N’hésitez pas à dire à votre enfant d’aller jouer dehors—tout en vérifiant chaque jour en cas de tiques. Peut-être que la plante que vous allez incorporer dans votre cour, si vous choisissez la bonne, attirera des insectes bénéfiques et des oiseaux que vous pourrez observer ensemble. Qui sait? Pour aider votre décision, les arbres essentiels pour la faune comme les bouleaux, les chênes, les saules, les érables indigènes, attirent le plus d’espèces d’insectes, de vraies machines à nature qui nourriront à leur tour les oiseaux dont les bébés ont besoin de chenilles pour grandir.
Ah, et pour nous autres amateurs de chats, quelques-uns de nos plus rares oiseaux nichent par terre, constituant de proies faciles pour les félins domestiques.

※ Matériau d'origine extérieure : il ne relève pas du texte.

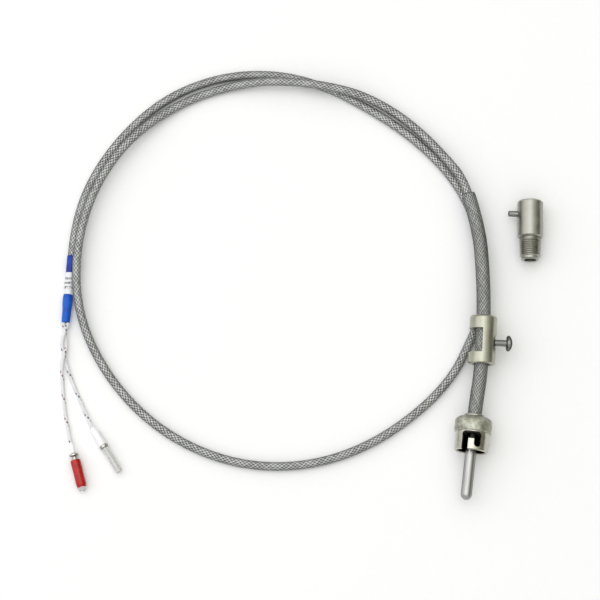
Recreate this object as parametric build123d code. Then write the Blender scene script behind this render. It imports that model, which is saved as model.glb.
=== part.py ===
"""Bayonet thermocouple with a sprung cap, an armoured lead, a clamp collar and a loose pipe adapter.

Millimetres. The origin is on the probe stem's axis, where the stem leaves the end ferrule.
+Y runs along that axis away from the tip, +Z is up, and the part lies on the plane z = FLOOR_Z.
"""
import os
from math import atan2, cos, degrees, pi, radians, sin, tan

from build123d import *

# Probe stem
STEM_R = 2.5
STEM_WALL = 0.4
STEM_LENGTH = 30.0
STEM_INSERT = 4.5
STEM_SHANK_R = 2.3
THERMO_WIRE_R = 0.25
THERMO_WIRE_GAP = 1.0
JUNCTION_R = 0.9
JUNCTION_Y = -27.5
INSULATOR_START = -26.4
INSULATOR_LENGTH = 9.4
INSULATOR_GAP = 0.2
INSULATOR_COUNT = 3
INSULATOR_HOLE_R = 0.35
SEAL_START = 2.5

# Ferrule, stop ring, spring and thrust washer
FERRULE_R = 4.0
FERRULE_LENGTH = 8.9
FERRULE_THROAT_R = 1.5
HOSE_SOCKET_Y = 6.0
SEAT_RING_R = 5.8
SEAT_RING_WIDTH = 0.8
STOP_RING_R = 4.7
STOP_RING_WIDTH = 1.1
WASHER_R = 5.9
WASHER_HOLE_R = 4.15
WASHER_WIDTH = 0.5
SPRING_MEAN_R = 5.1
SPRING_WIRE_R = 0.35
SPRING_TURNS = 3.5

# Bayonet cap
CAP_RIM_Y = -8.1
CAP_BAND_Y = 0.7
CAP_SHOULDER_Y = 5.6
CAP_WALL_Y = 6.7
CAP_BACK_Y = 7.7
CAP_BORE_R = 6.3
CAP_SKIRT_R = 7.7
CAP_BAND_R = 8.5
CAP_BACK_R = 5.2
CAP_HOLE_R = 4.08
SLOT_ENTRY_ANGLE = -28.0
SLOT_HOOK_ANGLE = 15.0
SLOT_ENTRY_WIDTH = 3.0
SLOT_RUN_WIDTH = 3.4
SLOT_HOOK_WIDTH = 3.2
SLOT_RUN_Y = -1.4
SLOT_HOOK_Y = -5.1

# Hose and lead
FLOOR_Z = -CAP_BAND_R
FLOOR_GAP = 0.05
HOSE_R = 3.25
HOSE_BORE_R = 2.4
LEAD_R = 2.0
LEAD_BORE_R = 1.65
LEAD_CORE_R = 1.6
LEAD_Z = FLOOR_Z + LEAD_R + FLOOR_GAP
HOSE_ROUTE = [
    (0.0, HOSE_SOCKET_Y, 0.0),
    (0.0, 14.0, 0.0),
    (0.8, 29.0, 0.8),
    (-1.0, 58.0, 2.6),
    (-3.5, 77.0, 1.5),
    (-7.0, 96.5, -0.9),
    (-13.7, 112.6, -1.0),
]
LEAD_ROUTE = [
    HOSE_ROUTE[-1],
    (-16.9, 119.55, -1.03),
    (-24.3, 127.6, -1.9),
    (-39.6, 141.8, -5.1),
    (-57.0, 152.2, -5.4),
    (-77.0, 157.2, -1.5),
    (-109.0, 157.8, -1.8),
    (-134.0, 152.6, LEAD_Z),
    (-156.5, 140.2, LEAD_Z),
    (-176.0, 119.0, -1.9),
    (-188.2, 93.2, -1.8),
    (-191.8, 64.8, -1.9),
    (-187.3, 36.5, -3.8),
    (-173.8, 12.6, LEAD_Z),
    (-152.6, -8.0, LEAD_Z),
    (-127.4, -21.2, LEAD_Z),
    (-99.8, -26.4, LEAD_Z),
    (-72.0, -22.8, LEAD_Z),
    (-46.6, -10.9, LEAD_Z),
    (-25.2, 7.7, LEAD_Z),
    (-11.4, 26.3, LEAD_Z),
    (-5.6, 42.5, LEAD_Z),
    (-0.4, 59.5, LEAD_Z),
    (-1.6, 75.0, LEAD_Z),
    (-4.8, 90.0, LEAD_Z),
    (-10.2, 104.0, LEAD_Z),
    (-17.8, 116.6, LEAD_Z),
    (-28.0, 127.4, LEAD_Z),
    (-43.2, 139.0, LEAD_Z),
    (-61.5, 148.8, LEAD_Z),
    (-84.2, 158.2, LEAD_Z),
    (-109.6, 162.2, LEAD_Z),
    (-136.0, 157.6, LEAD_Z),
    (-160.0, 144.4, LEAD_Z),
    (-178.2, 123.5, LEAD_Z),
    (-190.2, 99.6, LEAD_Z),
    (-194.5, 76.8, -6.05),
    (-193.6, 61.3, -6.05),
]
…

Désolé, Granola, mais ta vie a été trop belle, au dépens des jeunes parulines. Je dirais que l’option numéro 1 aurait été la bonne vieille laisse s’il doit absolument aller dehors.
Paruline du Canada (Cardellina canadensis)
Photo : Denis Doucet
Cet oiseau, considéré comme vulnérable par le gouvernement canadien (Loi sur les espèces en péril), passe son hiver en Amérique du Sud mais monte au Canada pour se reproduire l’été. Sa saison de nidification est du début juin à la mi-août, et il fait son nid au sol ce qui le rend vulnérable à toutes sortes de prédateurs. Sa population au Canada a décliné d’environ 80 % depuis les années 1980.
Et si vous vivez en ville, faites un jardin de plantes indigènes et comestibles. Quelle belle façon de communier avec la nature que d’en créer une partie soi-même! Vos enfants vous en remercieront.